___ Data section ___

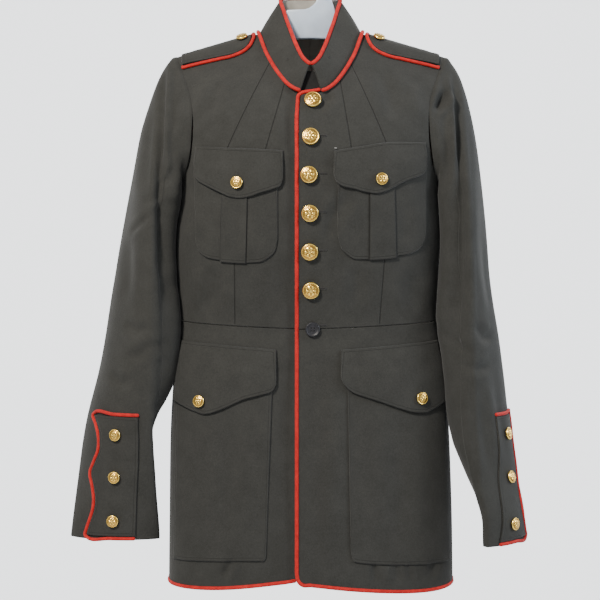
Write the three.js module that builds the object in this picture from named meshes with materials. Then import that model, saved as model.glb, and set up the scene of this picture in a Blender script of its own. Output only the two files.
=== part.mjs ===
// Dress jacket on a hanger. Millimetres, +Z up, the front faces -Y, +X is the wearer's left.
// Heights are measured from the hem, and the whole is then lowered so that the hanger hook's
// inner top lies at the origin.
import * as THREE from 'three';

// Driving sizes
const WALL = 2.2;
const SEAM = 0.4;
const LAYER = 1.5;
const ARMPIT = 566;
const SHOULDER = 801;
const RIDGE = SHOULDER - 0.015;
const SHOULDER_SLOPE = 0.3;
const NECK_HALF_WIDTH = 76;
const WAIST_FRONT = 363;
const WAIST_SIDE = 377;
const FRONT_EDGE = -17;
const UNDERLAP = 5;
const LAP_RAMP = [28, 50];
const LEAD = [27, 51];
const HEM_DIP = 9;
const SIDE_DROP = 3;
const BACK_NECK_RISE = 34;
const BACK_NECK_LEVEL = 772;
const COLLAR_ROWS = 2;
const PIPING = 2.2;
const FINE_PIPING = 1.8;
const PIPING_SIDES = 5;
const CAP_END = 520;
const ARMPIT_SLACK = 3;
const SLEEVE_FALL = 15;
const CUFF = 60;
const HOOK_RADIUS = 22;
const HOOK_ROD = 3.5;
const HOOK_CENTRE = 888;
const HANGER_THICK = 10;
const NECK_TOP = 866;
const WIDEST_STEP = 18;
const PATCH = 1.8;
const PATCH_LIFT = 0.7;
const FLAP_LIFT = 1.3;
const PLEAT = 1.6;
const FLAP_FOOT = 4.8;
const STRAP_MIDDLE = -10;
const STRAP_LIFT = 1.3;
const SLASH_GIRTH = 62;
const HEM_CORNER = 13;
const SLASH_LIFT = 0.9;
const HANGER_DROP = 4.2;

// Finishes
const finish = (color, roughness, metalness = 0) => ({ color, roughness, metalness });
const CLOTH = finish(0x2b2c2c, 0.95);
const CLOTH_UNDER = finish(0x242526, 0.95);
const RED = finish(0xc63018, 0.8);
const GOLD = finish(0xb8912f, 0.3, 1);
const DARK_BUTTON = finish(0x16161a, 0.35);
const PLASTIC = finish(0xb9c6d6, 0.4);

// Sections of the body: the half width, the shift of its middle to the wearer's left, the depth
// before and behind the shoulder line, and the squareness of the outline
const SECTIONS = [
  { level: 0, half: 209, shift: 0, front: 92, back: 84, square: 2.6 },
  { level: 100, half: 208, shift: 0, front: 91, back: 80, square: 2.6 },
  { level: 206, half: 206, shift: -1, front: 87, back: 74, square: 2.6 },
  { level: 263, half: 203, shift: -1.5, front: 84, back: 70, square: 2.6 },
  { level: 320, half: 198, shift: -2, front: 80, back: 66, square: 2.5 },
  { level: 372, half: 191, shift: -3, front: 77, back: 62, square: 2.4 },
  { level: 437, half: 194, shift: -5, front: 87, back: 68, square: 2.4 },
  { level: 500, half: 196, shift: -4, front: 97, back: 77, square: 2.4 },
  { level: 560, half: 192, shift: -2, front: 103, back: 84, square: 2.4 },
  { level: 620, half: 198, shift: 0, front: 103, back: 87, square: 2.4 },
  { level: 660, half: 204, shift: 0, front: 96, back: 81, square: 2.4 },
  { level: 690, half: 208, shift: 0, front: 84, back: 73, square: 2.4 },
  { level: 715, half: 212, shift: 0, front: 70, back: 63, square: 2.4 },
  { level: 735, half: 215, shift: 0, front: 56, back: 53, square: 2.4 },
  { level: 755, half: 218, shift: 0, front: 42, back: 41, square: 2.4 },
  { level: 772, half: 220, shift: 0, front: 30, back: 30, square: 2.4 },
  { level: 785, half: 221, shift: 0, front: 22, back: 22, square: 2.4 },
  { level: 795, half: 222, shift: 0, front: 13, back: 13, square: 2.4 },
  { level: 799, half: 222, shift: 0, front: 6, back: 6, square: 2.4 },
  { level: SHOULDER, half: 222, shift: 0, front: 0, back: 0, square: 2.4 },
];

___

Set down each line of the material verbatim, from the first line through the line that contains "const HANGER_DROP = 4.2;".

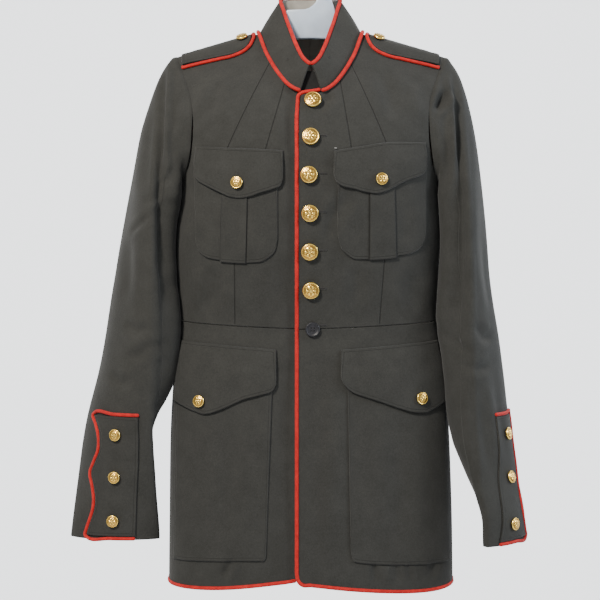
Write the three.js module that builds the object in this picture from named meshes with materials. Then import that model, saved as model.glb, and set up the scene of this picture in a Blender script of its own. Output only the two files.
=== part.mjs ===
// Dress jacket on a hanger. Millimetres, +Z up, the front faces -Y, +X is the wearer's left.
// Heights are measured from the hem, and the whole is then lowered so that the hanger hook's
// inner top lies at the origin.
import * as THREE from 'three';

// Driving sizes
const WALL = 2.2;
const SEAM = 0.4;
const LAYER = 1.5;
const ARMPIT = 566;
const SHOULDER = 801;
const RIDGE = SHOULDER - 0.015;
const SHOULDER_SLOPE = 0.3;
const NECK_HALF_WIDTH = 76;
const WAIST_FRONT = 363;
const WAIST_SIDE = 377;
const FRONT_EDGE = -17;
const UNDERLAP = 5;
const LAP_RAMP = [28, 50];
const LEAD = [27, 51];
const HEM_DIP = 9;
const SIDE_DROP = 3;
const BACK_NECK_RISE = 34;
const BACK_NECK_LEVEL = 772;
const COLLAR_ROWS = 2;
const PIPING = 2.2;
const FINE_PIPING = 1.8;
const PIPING_SIDES = 5;
const CAP_END = 520;
const ARMPIT_SLACK = 3;
const SLEEVE_FALL = 15;
const CUFF = 60;
const HOOK_RADIUS = 22;
const HOOK_ROD = 3.5;
const HOOK_CENTRE = 888;
const HANGER_THICK = 10;
const NECK_TOP = 866;
const WIDEST_STEP = 18;
const PATCH = 1.8;
const PATCH_LIFT = 0.7;
const FLAP_LIFT = 1.3;
const PLEAT = 1.6;
const FLAP_FOOT = 4.8;
const STRAP_MIDDLE = -10;
const STRAP_LIFT = 1.3;
const SLASH_GIRTH = 62;
const HEM_CORNER = 13;
const SLASH_LIFT = 0.9;
const HANGER_DROP = 4.2;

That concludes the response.